Have your kids interact with them - NOT pick (unless they're yours or you have permission) but smell, count petals, feel the texture of them, check if light gets through the petals, check which one smells the best, or hide things in and around them to have your kds look through the flower bushes.
But also, let them go a bit wild if they're up for it! An action shot, however goofy, beats a standing and looking shot in my book anytime!
6. Big sky, wide vista
Summer often brings with itself amazing skies - the brilliant blue, the fluffy clouds, stunning sunsets. Make at least some of the photos so that it really shows. When you compose your photo, make ut unapologitally about that sky - that means giving the majority of the space in the frame to that sky ( or any wide reaching view) - make sure it fills at least 2/3rd of the frame if not more. Short Focal lengths will help you fit lots of it in and will also help you keep both your subject and the sky nice and sharp.

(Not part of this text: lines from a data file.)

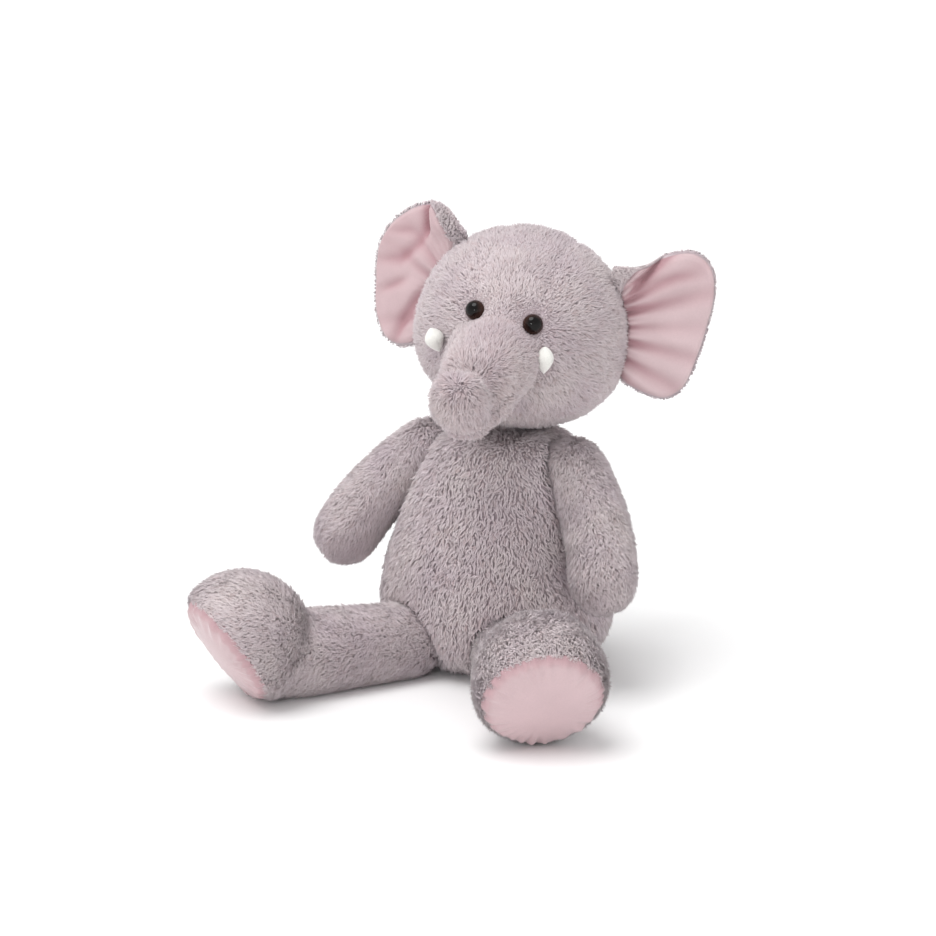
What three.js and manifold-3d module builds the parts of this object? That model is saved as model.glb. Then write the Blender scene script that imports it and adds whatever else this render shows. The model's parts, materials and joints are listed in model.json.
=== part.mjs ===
// A seated plush elephant, as a three.js scene graph.
// Millimetres, +Z up. The elephant faces -Y and its own left side is +X.
// The floor is z = 0 and the origin is the middle of the flat seat.
// Every fur panel is an open shell over a solid core of filling, as on the sewn toy.

import * as THREE from 'three';
import { ParametricGeometry } from 'three/addons/geometries/ParametricGeometry.js';
import { mergeVertices } from 'three/addons/utils/BufferGeometryUtils.js';
import Module from 'manifold-3d';

const wasm = await Module();
wasm.setup();

// ---------------------------------------------------------------- driving dimensions

const SKIN = 5; // plush fabric: woven backing and the pile pressed against it
const GAP = 0.5; // clearance between neighbouring pieces
const LIMB_GAP = 4; // clearance round a limb that swings
const CORE = SKIN + GAP; // how far the filling lies below the outer surface
const SATIN = 3; // satin lining with its thin wadding
const WELD = 1e-3; // corners nearer than this are one corner
const FAR = 1200; // wider than the whole toy

const TORSO_HEIGHT = 232;
const TORSO_DEPTH_RATIO = 0.88; // front-to-back size over side-to-side size
const TORSO_LEAN = new THREE.Vector2(13, -7); // how far the top sits off the seat's middle
const SEAT_RADIUS = 64;
const BAG_MIDDLE = new THREE.Vector3(0, 22, 30); // pellet bag over the back of the seat
const BAG_RADII = new THREE.Vector3(50, 44, 24);
const BAG_MOUTH_RADIUS = 20;

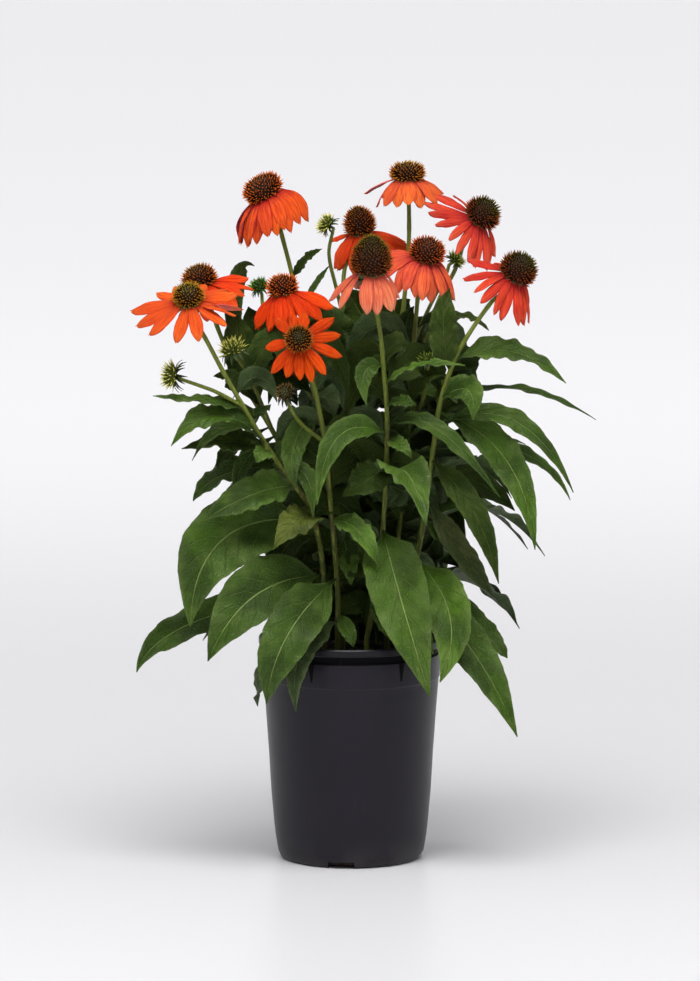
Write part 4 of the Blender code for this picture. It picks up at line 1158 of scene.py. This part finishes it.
# Seen from the front: stem, height of the root on it, middle, tip, width, how far the face turns from up
# towards the viewer (degrees) and its tone, whose light, dark and shaded kinds paint light and shade
LEAVES = [
    ("g", 454, (12, -68, 449), (14, -76, 421), 22, 75, "m"),
    ("g", 435, (58, -68, 454), (101, -80, 457), 15, 22, "l"),
    ("g", 418, (44, -62, 422), (58, -68, 420), 15, 42, "m"),
    ("g", 398, (75, -66, 399), (132, -80, 339), 17, 45, "m"),
    ("g", 391, (-11, -84, 394), (-30, -96, 335), 27, 70, "l"),
    ("g", 385, (44, -60, 383), (54, -66, 372), 14, 48, "m"),
    ("g", 362, (15, -60, 352), (-8, -64, 338), 32, 56, "d"),
    ("g", 303, (44, -86, 250), (70, -98, 163), 52, 78, "l"),
    ("g", 248, (30, -46, 225), (38, -56, 205), 20, 60, "m"),
    ("c", 429, (-106, -68, 443), (-122, -70, 446), 20, 42, "d"),
    ("c", 418, (-134, -88, 426), (-175, -98, 432), 17, 24, "m"),
    ("c", 395, (-123, -86, 413), (-159, -96, 387), 26, 42, "m"),
    ("c", 385, (-110, -98, 404), (-140, -108, 376), 16, 32, "d"),
    ("c", 383, (-109, -76, 388), (-150, -84, 383), 27, 36, "d"),
    ("c", 378, (-79, -82, 378), (-84, -90, 372), 16, 60, "m"),
    ("c", 361, (-40, -72, 357), (-34, -80, 321), 17, 50, "m"),
    ("c", 346, (-88, -78, 341), (-131, -92, 320), 34, 55, "m"),
    ("c", 314, (-47, -74, 317), (-69, -84, 293), 32, 45, "y"),
    ("c", 260, (-86, -84, 251), (-127, -100, 195), 54, 70, "m"),
    ("e", 313, (6, -72, 308), (25, -84, 278), 26, 42, "l"),
    ("e", 259, (-56, -92, 218), (-75, -104, 158), 45, 78, "m"),
    ("e", 226, (-2, -52, 213), (2, -60, 201), 14, 70, "m"),
    ("e", 219, (-44, -92, 203), (-49, -106, 151), 26, 70, "p"),
    ("b", 452, (-103, 20, 520), (-87, 34, 533), 16, 60, "d"),
    ("b", 409, (-98, -10, 461), (-102, -4, 495), 32, 70, "d"),
    ("b", 395, (-106, -44, 377), (-119, -50, 361), 16, 30, "d"),
    ("b", 387, (-95, -56, 367), (-102, -64, 337), 15, 60, "m"),
    ("b", 358, (-110, -34, 354), (-141, -40, 330), 28, 38, "m"),
    ("b", 309, (-115, -56, 297), (-143, -80, 223), 68, 72, "m"),
    ("d", 423, (-74, -10, 467), (-92, -6, 501), 48, 62, "d"),
    ("d", 412, (-51, -72, 384), (-48, -84, 348), 22, 80, "m"),
    ("d", 311, (-2, -70, 281), (2, -76, 248), 26, 80, "m"),
    ("d", 236, (-79, -70, 182), (-97, -90, 134), 24, 50, "p"),
    ("a", 524, (-40, 14, 541), (-26, 10, 551), 18, 38, "d"),
    ("a", 495, (-31, 28, 518), (-19, 32, 534), 9, 30, "m"),
    ("a", 241, (-138, -60, 224), (-191, -76, 181), 32, 60, "m"),
    ("k", 455, (141, -50, 466), (191, -56, 438), 25, 36, "m"),
    ("k", 446, (82, -22, 485), (88, -24, 519), 26, 72, "d"),
    ("k", 433, (101, -20, 438), (109, -14, 448), 26, 60, "d"),
    ("k", 422, (104, -58, 432), (108, -64, 406), 26, 70, "m"),
    ("k", 420, (149, -20, 428), (219, -24, 401), 12, 18, "m"),
    ("k", 409, (138, -44, 368), (164, -60, 289), 44, 60, "l"),
    ("k", 398, (146, -48, 403), (198, -56, 340), 21, 50, "m"),
    ("k", 384, (153, -26, 372), (196, -34, 330), 14, 40, "m"),
    ("k", 365, (109, -74, 325), (131, -88, 263), 28, 62, "d"),
    ("k", 329, (101, -50, 282), (127, -58, 247), 30, 62, "b"),
    ("k", 311, (93, -40, 289), (117, -48, 270), 18, 40, "m"),
    ("k", 274, (88, -80, 232), (79, -94, 175), 39, 76, "l"),
    ("k", 254, (112, -30, 214), (140, -42, 188), 28, 50, "m"),
    ("k", 247, (106, -66, 202), (148, -90, 125), 38, 62, "m"),
    ("i", 479, (94, 22, 489), (124, 22, 476), 26, 22, "d"),
    ("i", 441, (49, 34, 473), (57, 40, 496), 32, 66, "d"),
    ("i", 421, (89, -14, 429), (114, -20, 433), 22, 35, "m"),
    ("i", 414, (80, 16, 416), (105, 18, 403), 32, 42, "d"),
    ("i", 353, (104, 26, 342), (148, 30, 311), 42, 62, "d"),
    ("j", 403, (113, 20, 406), (161, 20, 396), 12, 15, "m"),
    ("j", 376, (111, 14, 383), (157, 12, 374), 12, 15, "d"),
    ("j", 345, (80, -10, 334), (103, -16, 291), 32, 52, "d"),
    ("h", 429, (15, 72, 475), (-5, 76, 507), 58, 62, "d"),
    ("h", 418, (41, 78, 470), (54, 84, 497), 46, 66, "d"),
    ("h", 303, (46, -14, 290), (59, -22, 262), 22, 50, "m"),
    ("f", 409, (-19, 50, 464), (-35, 44, 508), 52, 62, "d"),
]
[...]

7. Dirt, yup, you read that right.
My children are what I believed is classed 'Mud children'. Somehow they look mucky within 10 minutes of leaving the house, sometimes even sooner. I've stopped fighting it, and istead just embrace it and show it off. getting all mucky is as much a part of our trips as anything else so I now make sure that I actually capture these.
I like to get close and personal when I capture the dirty hands or feet or knees or the faces smeared with ice cream and chocolate and who-knows-what
If you want to highlight those details and focus the attention there, zoom in - it will help narrow the visual area and bring the viewers eye directly there.
But I also like to use short focal length and get a bit close because it allows me to fit a lot of the environment into the background. It can mean some distorion if you get really close, but I find it works quite well in these kinds of shots.